## DATASET CONTENT
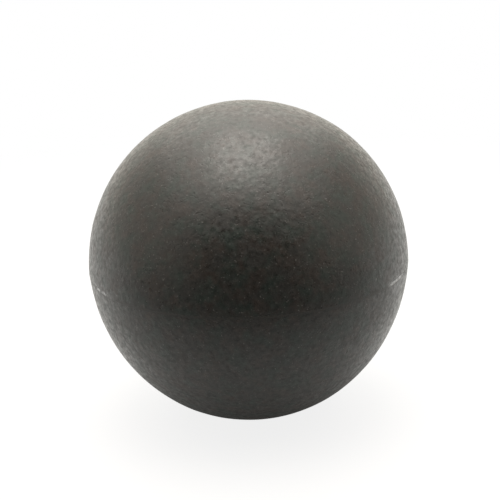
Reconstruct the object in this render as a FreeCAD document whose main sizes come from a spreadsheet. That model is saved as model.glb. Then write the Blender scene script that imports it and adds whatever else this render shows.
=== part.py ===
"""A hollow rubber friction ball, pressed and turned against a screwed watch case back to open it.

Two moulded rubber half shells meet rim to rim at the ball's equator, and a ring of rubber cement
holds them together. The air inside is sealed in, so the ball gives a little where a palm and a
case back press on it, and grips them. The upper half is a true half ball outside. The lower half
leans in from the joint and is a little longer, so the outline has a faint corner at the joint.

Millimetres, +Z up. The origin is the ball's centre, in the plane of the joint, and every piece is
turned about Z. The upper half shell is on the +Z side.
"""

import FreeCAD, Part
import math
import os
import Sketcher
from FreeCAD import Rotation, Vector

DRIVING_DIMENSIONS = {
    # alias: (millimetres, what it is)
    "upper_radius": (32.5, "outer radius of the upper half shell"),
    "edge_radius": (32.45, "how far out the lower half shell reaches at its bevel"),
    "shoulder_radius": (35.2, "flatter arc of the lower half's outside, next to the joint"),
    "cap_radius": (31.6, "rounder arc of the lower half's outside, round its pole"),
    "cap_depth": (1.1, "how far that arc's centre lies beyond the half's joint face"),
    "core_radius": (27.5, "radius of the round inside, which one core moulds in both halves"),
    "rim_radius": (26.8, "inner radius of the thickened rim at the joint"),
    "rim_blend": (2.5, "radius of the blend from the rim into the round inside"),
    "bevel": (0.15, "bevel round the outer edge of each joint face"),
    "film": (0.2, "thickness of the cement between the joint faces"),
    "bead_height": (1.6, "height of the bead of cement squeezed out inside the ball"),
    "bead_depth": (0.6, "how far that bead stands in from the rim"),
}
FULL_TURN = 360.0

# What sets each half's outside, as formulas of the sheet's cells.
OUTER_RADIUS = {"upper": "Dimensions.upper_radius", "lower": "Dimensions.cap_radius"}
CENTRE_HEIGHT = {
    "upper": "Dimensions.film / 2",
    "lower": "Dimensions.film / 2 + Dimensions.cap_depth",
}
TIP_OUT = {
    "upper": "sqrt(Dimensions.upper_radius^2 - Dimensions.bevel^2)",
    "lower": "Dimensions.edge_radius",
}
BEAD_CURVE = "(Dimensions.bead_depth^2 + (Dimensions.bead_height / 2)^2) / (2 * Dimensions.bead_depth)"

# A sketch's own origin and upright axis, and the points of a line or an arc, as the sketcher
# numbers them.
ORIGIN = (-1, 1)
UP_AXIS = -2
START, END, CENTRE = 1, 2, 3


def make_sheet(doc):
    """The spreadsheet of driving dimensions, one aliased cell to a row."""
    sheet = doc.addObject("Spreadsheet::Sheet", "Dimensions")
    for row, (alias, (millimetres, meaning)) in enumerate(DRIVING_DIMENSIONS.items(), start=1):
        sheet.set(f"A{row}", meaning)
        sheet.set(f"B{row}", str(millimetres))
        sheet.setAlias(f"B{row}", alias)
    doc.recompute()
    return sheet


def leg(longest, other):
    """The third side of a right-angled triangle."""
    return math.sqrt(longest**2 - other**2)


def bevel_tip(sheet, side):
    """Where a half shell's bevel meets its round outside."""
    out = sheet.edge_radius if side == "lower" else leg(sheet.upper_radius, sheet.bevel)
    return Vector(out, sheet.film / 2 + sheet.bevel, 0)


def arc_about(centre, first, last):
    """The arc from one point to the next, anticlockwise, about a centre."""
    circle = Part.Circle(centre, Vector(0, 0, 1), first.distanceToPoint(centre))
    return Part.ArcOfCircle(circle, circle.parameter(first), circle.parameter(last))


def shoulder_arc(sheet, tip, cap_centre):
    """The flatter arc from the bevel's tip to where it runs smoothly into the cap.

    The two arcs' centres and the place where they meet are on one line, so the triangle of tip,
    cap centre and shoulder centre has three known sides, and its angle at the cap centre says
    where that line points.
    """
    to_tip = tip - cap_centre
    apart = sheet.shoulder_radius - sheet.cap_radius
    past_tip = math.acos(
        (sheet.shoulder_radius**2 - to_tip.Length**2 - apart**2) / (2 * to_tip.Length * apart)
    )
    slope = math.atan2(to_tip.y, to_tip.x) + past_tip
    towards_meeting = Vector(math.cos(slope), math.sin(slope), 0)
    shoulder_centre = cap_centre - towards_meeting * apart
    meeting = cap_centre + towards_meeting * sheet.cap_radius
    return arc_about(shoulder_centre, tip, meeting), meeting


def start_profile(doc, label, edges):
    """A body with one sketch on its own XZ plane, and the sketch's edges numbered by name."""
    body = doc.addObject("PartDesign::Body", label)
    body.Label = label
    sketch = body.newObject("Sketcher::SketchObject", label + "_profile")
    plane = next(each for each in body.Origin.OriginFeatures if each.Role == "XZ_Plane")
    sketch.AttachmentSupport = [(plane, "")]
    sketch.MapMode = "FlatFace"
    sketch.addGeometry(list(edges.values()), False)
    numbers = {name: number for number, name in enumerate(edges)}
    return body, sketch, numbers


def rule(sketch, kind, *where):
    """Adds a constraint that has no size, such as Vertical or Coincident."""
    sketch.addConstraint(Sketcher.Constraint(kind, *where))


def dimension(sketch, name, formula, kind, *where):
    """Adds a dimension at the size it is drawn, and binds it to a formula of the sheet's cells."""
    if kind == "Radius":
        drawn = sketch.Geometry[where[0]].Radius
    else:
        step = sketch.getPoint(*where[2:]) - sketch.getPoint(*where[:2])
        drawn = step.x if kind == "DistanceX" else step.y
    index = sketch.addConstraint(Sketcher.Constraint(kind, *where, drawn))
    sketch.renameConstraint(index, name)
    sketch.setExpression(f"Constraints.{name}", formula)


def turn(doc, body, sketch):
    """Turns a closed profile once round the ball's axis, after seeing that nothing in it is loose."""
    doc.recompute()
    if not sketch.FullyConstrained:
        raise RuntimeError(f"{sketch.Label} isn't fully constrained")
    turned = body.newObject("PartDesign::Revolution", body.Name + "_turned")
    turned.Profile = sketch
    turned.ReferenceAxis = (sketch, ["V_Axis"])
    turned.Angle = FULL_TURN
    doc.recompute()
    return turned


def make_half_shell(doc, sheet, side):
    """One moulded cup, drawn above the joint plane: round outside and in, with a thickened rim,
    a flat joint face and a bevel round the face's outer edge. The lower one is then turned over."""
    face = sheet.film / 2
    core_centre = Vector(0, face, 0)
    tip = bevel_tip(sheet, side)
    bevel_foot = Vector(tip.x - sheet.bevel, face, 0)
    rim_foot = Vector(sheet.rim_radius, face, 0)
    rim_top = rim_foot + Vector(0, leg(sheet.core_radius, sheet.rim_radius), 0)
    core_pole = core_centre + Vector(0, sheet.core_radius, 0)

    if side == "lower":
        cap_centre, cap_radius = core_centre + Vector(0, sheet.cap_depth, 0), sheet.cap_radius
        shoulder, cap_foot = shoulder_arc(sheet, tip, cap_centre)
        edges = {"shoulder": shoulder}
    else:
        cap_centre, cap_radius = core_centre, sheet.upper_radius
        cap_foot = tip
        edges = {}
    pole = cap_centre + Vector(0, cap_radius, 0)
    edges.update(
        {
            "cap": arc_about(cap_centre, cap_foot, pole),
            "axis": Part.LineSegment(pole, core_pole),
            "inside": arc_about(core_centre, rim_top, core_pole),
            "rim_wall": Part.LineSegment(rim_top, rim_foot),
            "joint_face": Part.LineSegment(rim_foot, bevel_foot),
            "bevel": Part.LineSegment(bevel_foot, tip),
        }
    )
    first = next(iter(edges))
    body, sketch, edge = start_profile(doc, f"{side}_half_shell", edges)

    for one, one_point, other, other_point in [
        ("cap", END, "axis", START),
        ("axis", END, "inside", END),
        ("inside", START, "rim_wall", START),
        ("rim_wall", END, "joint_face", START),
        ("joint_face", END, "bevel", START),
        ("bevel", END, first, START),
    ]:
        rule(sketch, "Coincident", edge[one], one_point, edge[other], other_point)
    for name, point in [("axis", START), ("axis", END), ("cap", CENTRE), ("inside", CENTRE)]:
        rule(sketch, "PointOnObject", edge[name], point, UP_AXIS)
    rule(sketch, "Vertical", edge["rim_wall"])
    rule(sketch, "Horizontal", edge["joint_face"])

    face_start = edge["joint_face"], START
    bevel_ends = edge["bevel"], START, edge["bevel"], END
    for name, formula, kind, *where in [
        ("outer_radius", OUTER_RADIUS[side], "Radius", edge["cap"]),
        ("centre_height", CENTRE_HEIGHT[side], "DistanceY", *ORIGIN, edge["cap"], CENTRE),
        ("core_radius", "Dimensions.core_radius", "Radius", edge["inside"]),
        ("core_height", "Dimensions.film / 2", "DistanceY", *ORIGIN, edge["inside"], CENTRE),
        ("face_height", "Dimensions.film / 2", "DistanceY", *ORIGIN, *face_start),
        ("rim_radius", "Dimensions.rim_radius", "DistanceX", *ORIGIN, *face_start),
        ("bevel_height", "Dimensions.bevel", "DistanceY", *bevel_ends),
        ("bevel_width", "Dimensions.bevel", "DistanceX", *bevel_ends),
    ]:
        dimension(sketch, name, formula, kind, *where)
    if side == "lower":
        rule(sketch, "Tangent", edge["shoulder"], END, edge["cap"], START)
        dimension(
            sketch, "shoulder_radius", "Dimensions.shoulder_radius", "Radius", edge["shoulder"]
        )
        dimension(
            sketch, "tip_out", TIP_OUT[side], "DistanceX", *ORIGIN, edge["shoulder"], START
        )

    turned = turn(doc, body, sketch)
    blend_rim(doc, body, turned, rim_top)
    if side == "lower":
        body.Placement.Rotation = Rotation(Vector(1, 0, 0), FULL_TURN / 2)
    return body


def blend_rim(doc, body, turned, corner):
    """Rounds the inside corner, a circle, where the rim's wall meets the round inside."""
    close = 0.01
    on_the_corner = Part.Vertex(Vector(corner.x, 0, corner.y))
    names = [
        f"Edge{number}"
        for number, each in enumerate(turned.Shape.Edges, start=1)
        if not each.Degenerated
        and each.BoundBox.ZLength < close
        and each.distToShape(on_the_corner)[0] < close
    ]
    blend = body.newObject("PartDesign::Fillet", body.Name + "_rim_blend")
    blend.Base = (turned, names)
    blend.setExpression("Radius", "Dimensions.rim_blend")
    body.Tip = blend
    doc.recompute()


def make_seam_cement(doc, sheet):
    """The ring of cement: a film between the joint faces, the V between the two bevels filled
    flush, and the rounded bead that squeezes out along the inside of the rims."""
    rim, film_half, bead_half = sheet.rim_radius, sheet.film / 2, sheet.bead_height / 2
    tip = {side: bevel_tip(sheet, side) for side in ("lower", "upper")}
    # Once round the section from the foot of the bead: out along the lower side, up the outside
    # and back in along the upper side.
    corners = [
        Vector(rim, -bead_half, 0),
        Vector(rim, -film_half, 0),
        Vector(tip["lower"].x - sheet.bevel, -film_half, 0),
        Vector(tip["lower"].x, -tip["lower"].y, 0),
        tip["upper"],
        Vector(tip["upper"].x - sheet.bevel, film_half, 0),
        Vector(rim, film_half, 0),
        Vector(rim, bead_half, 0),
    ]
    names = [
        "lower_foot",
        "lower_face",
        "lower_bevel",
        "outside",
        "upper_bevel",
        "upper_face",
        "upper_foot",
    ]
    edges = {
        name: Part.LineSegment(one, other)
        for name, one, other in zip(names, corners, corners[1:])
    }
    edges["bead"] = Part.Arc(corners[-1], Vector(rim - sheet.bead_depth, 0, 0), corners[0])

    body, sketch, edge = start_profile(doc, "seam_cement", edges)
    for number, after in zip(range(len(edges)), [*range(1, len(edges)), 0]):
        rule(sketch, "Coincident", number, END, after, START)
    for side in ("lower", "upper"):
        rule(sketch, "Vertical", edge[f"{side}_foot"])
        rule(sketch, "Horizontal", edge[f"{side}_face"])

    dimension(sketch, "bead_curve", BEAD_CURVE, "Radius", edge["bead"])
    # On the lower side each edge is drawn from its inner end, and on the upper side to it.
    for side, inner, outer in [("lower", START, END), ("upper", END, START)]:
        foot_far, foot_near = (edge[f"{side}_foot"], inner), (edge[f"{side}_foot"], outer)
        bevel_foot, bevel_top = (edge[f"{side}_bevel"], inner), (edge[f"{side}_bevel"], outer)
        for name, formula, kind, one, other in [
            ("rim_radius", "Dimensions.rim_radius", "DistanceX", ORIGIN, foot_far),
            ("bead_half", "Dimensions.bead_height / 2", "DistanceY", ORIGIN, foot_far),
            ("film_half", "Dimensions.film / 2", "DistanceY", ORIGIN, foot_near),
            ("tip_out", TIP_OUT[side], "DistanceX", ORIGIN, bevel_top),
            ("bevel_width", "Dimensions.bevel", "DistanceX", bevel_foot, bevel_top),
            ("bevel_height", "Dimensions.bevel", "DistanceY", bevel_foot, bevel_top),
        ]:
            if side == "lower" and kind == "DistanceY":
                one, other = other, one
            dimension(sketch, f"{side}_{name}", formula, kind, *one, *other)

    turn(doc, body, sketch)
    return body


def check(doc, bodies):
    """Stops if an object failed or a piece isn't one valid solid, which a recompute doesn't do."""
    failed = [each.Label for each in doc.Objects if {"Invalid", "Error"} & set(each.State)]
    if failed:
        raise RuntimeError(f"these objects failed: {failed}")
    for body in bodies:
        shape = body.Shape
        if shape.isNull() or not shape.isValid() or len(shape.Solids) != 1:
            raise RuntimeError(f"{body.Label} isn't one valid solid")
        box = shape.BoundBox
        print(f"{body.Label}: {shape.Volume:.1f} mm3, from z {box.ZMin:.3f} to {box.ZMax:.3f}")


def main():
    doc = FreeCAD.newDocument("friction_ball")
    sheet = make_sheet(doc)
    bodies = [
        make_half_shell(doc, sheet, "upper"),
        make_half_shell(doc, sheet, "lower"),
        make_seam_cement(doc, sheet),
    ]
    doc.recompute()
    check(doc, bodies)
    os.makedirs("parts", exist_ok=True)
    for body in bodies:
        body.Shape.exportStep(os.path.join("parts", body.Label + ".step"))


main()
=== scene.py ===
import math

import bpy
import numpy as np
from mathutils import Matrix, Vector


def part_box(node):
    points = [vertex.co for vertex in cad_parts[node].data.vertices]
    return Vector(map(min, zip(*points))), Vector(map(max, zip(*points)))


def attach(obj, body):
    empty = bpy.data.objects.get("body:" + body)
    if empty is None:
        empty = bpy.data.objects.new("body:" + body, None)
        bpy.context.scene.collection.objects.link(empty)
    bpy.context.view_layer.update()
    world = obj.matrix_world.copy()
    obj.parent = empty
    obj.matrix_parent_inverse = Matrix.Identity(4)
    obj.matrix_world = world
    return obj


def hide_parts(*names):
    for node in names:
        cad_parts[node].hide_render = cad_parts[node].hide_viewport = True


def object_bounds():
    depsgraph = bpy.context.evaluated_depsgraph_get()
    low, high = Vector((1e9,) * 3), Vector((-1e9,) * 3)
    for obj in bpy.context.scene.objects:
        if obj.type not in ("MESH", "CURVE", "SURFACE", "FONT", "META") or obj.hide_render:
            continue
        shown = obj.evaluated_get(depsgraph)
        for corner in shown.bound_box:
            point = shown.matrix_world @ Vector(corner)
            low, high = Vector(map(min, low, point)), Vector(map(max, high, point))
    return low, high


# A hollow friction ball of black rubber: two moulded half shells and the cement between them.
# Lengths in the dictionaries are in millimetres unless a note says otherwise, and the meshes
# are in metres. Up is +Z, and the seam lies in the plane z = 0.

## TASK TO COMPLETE
Give back, exactly as written, the lines from the one with "for node in" to the last line.

## WRITTEN ANSWER
    for node in names:
        cad_parts[node].hide_render = cad_parts[node].hide_viewport = True


def object_bounds():
    depsgraph = bpy.context.evaluated_depsgraph_get()
    low, high = Vector((1e9,) * 3), Vector((-1e9,) * 3)
    for obj in bpy.context.scene.objects:
        if obj.type not in ("MESH", "CURVE", "SURFACE", "FONT", "META") or obj.hide_render:
            continue
        shown = obj.evaluated_get(depsgraph)
        for corner in shown.bound_box:
            point = shown.matrix_world @ Vector(corner)
            low, high = Vector(map(min, low, point)), Vector(map(max, high, point))
    return low, high


# A hollow friction ball of black rubber: two moulded half shells and the cement between them.
# Lengths in the dictionaries are in millimetres unless a note says otherwise, and the meshes
# are in metres. Up is +Z, and the seam lies in the plane z = 0.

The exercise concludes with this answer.